In order to release my addiction to cigarettes, I had to face and embrace the indefinite lengthening of the terrifying empty spaces which loomed between puffs. Likewise, in order to release relationships with others, I had to deliberately step into the void, and feel it. I had to learn to live precisely there. What I discovered was that the void was full! — of ghosts from long ago. My ghosts had imprisoned me in certain roles — with them! Some ghosts were carping critics. Others were more subtly undermining. One by one, circling round and round, dipping down into full feeling and soaring up into insight, I gradually acknowledged them, embraced them, released them. I was letting go of others so that I could feel myself.

As the void emptied out, what I began to notice was that “I” did not exist! My ego was a function of my relationship with others! The whole question of the tension between individual and society, which had preoccupied me all my life, began to dissolve into a larger understanding. In emptying out others, I became the void, a vast internal space which includes everything and is in itself, nothing.

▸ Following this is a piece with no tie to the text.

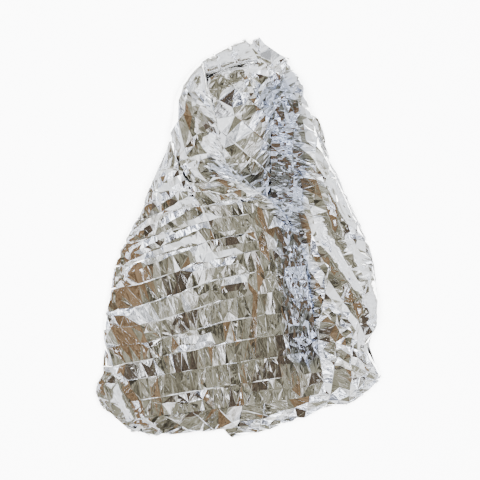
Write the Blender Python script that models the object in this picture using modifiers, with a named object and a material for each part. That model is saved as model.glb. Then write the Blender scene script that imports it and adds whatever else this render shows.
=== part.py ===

Now, at 51, this vast internal space is the still tentative, still easily lost, Crone aspect of myself. Crone is the area “in between” events, people, places, words; She is the space which includes the particular dynamics of all human connections, and yet does not attach to any of them. The Crone lives in the void, which She experiences as full. The void as womb of the world. In occupying this sacred space She embraces all the worlds, free both to connect with and to detach from others. Insofar as I embody Crone, I remain myself, no matter what the dynamics of my associations. Insofar as the Crone lives within me, I can remain myself and live in community, building snow castles.